• [TASK DIRECTIONS]
Copy out, exactly and without additions, the lines from the one that contains "for group, material" to the one that contains "cad_parts[node].hide_render = cad_parts[node].hide_viewport", both ends included.

• [SUPPLIED DATA]
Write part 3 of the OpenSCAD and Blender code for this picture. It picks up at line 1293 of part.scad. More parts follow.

* * *

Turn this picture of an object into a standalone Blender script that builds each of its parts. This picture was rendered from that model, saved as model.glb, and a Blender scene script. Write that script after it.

...

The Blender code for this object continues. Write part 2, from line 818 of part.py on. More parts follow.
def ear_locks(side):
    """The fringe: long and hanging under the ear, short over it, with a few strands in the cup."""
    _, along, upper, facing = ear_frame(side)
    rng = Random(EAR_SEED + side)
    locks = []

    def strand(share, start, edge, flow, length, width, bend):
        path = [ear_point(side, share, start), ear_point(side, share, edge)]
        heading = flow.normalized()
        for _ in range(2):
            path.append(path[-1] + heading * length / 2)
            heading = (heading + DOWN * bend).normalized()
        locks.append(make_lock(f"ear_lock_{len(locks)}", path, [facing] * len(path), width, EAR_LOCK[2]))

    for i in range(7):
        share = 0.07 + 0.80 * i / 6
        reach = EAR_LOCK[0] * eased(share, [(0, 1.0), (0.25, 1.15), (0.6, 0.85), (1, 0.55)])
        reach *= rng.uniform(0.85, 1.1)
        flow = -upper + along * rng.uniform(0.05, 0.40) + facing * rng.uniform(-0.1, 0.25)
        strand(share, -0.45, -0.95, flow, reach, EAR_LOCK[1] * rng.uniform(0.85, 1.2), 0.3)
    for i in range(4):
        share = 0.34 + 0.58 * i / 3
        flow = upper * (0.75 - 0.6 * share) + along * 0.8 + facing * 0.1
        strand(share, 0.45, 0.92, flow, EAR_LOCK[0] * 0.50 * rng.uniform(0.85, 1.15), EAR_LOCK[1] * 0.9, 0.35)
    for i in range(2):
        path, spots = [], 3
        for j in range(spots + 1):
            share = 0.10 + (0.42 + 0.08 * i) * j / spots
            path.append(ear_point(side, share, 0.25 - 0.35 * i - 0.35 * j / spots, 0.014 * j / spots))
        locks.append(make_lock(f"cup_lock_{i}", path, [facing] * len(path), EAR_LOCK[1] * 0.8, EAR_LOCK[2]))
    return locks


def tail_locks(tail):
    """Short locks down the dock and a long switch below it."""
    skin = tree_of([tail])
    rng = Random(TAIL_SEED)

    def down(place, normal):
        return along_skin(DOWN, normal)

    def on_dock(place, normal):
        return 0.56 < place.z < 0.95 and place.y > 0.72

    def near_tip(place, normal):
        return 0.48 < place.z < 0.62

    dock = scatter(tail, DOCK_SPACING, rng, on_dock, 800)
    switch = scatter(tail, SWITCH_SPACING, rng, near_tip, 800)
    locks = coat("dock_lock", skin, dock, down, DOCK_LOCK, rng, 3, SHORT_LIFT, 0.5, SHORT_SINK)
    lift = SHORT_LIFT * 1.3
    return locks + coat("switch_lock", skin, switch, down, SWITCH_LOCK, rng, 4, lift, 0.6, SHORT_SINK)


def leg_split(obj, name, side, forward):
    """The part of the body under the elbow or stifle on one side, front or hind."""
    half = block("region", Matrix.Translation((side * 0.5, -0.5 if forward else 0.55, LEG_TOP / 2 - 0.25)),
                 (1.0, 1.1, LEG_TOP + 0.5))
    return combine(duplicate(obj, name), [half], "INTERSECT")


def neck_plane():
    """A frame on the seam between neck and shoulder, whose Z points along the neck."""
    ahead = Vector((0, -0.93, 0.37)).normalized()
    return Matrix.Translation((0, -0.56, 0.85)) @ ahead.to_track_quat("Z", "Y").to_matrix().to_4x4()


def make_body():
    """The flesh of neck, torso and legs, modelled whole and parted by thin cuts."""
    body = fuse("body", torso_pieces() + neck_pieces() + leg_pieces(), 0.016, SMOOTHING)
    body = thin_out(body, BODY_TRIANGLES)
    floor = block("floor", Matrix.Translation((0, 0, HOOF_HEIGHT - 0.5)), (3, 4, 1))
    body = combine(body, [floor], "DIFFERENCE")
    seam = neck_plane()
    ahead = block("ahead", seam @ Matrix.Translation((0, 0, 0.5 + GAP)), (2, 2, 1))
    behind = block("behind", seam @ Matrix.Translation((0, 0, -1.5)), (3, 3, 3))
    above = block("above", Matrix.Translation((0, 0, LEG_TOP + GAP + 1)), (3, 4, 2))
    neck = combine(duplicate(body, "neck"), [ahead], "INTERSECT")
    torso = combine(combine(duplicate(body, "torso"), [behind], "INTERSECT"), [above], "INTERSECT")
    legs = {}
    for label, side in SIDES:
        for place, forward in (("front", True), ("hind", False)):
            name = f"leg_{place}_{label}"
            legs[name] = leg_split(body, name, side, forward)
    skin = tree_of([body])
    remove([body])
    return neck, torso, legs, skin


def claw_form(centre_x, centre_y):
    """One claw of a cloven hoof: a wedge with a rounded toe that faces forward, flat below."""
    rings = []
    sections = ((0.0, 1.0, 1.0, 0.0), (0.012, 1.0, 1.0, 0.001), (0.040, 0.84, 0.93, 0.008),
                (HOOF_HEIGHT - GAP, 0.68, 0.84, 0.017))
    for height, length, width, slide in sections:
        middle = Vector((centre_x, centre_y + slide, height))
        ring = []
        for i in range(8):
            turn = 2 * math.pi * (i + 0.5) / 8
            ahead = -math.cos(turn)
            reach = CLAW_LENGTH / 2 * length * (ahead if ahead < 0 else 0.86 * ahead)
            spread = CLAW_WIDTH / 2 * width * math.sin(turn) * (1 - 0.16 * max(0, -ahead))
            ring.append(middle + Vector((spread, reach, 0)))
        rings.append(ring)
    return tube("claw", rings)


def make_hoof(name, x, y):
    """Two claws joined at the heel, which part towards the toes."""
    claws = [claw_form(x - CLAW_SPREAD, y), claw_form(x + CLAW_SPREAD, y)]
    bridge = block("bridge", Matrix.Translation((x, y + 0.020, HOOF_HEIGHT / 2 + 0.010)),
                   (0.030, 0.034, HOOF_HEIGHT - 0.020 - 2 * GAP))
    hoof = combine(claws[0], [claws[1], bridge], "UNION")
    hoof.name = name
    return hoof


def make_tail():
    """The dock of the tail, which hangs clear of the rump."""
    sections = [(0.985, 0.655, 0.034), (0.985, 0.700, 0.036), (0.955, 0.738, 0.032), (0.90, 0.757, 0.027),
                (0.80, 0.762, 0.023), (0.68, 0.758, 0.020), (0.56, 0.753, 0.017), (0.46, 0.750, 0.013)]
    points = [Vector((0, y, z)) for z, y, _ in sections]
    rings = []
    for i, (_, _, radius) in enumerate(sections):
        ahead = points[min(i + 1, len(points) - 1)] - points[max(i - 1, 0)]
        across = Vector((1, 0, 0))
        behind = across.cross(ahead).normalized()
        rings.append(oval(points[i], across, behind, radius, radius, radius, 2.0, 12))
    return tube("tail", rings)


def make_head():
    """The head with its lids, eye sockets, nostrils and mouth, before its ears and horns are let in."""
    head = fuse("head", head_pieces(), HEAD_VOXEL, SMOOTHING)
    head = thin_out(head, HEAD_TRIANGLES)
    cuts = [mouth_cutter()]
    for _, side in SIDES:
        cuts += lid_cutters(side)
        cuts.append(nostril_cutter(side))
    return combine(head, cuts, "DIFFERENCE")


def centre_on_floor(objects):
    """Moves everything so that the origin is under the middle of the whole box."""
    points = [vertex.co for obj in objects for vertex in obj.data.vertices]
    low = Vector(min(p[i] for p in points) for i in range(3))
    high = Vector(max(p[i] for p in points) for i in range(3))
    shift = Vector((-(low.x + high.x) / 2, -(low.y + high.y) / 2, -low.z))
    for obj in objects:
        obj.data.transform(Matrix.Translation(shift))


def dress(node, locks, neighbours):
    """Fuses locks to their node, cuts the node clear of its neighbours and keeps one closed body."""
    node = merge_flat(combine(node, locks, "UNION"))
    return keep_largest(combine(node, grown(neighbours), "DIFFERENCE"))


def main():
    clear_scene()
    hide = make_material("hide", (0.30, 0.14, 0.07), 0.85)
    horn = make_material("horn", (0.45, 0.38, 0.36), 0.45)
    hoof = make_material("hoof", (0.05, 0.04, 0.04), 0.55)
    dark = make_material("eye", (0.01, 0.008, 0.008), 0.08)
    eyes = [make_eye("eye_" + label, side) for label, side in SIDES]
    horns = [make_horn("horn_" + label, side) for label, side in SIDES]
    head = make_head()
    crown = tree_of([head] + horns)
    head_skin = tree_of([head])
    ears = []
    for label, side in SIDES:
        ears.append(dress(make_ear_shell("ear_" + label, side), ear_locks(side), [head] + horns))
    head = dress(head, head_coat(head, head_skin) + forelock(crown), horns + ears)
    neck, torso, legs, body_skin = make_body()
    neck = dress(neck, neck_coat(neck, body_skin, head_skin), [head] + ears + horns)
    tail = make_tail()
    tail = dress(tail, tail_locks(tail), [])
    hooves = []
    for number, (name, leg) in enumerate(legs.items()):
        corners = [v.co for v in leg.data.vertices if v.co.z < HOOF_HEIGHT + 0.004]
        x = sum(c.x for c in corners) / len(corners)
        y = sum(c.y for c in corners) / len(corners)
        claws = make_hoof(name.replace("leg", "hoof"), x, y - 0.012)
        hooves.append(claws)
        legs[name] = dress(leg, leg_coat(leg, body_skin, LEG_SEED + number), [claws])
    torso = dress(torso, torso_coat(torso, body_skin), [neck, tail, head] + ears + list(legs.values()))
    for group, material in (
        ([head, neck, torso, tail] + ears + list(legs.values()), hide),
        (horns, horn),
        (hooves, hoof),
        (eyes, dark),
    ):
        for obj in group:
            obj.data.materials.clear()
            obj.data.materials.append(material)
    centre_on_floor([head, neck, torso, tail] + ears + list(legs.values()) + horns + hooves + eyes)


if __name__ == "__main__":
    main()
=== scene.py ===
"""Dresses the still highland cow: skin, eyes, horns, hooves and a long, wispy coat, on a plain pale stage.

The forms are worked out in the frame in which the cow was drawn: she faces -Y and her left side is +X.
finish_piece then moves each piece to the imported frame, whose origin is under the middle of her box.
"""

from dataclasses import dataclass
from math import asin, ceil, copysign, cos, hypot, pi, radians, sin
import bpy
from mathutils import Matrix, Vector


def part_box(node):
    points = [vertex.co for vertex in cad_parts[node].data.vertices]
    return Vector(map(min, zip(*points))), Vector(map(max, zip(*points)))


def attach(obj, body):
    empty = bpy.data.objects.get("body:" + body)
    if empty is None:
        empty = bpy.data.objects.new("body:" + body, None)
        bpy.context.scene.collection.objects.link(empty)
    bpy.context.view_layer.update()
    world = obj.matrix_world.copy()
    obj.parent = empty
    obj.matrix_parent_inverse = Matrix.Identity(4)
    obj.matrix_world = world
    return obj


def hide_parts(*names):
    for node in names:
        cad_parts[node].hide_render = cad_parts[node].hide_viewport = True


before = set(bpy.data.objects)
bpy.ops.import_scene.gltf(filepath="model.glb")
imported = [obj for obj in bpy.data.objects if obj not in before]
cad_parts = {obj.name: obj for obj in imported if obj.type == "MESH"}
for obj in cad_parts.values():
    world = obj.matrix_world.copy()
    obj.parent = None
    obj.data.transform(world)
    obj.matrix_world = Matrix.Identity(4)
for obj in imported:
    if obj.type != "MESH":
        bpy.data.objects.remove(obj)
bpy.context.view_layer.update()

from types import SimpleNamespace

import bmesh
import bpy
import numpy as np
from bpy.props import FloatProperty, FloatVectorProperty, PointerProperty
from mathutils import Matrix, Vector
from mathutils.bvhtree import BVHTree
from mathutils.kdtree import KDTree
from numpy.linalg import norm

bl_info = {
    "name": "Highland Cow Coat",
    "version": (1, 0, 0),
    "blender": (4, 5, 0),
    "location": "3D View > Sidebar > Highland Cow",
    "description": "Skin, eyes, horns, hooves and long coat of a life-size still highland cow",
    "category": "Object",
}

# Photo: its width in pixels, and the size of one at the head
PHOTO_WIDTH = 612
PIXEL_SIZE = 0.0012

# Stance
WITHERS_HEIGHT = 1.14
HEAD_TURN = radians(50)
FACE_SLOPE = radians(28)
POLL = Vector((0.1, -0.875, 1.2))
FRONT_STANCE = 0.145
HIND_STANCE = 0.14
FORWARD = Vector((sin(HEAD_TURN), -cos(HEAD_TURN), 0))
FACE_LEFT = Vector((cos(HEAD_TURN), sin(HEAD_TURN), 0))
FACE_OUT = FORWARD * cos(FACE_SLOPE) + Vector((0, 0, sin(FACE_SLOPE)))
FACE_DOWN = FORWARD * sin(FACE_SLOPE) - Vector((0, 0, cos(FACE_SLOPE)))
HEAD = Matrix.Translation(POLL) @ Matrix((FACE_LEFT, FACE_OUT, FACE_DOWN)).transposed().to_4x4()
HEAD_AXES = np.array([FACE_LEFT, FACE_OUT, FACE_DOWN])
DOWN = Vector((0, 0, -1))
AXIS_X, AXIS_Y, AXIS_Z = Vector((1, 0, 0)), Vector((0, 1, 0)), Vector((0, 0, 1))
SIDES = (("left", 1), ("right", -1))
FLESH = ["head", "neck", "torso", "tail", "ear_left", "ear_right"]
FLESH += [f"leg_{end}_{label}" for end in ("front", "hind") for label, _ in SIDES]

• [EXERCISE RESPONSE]
    for group, material in (
        ([head, neck, torso, tail] + ears + list(legs.values()), hide),
        (horns, horn),
        (hooves, hoof),
        (eyes, dark),
    ):
        for obj in group:
            obj.data.materials.clear()
            obj.data.materials.append(material)
    centre_on_floor([head, neck, torso, tail] + ears + list(legs.values()) + horns + hooves + eyes)


if __name__ == "__main__":
    main()
=== scene.py ===
"""Dresses the still highland cow: skin, eyes, horns, hooves and a long, wispy coat, on a plain pale stage.

The forms are worked out in the frame in which the cow was drawn: she faces -Y and her left side is +X.
finish_piece then moves each piece to the imported frame, whose origin is under the middle of her box.
"""

from dataclasses import dataclass
from math import asin, ceil, copysign, cos, hypot, pi, radians, sin
import bpy
from mathutils import Matrix, Vector


def part_box(node):
    points = [vertex.co for vertex in cad_parts[node].data.vertices]
    return Vector(map(min, zip(*points))), Vector(map(max, zip(*points)))


def attach(obj, body):
    empty = bpy.data.objects.get("body:" + body)
    if empty is None:
        empty = bpy.data.objects.new("body:" + body, None)
        bpy.context.scene.collection.objects.link(empty)
    bpy.context.view_layer.update()
    world = obj.matrix_world.copy()
    obj.parent = empty
    obj.matrix_parent_inverse = Matrix.Identity(4)
    obj.matrix_world = world
    return obj


def hide_parts(*names):
    for node in names:
        cad_parts[node].hide_render = cad_parts[node].hide_viewport = True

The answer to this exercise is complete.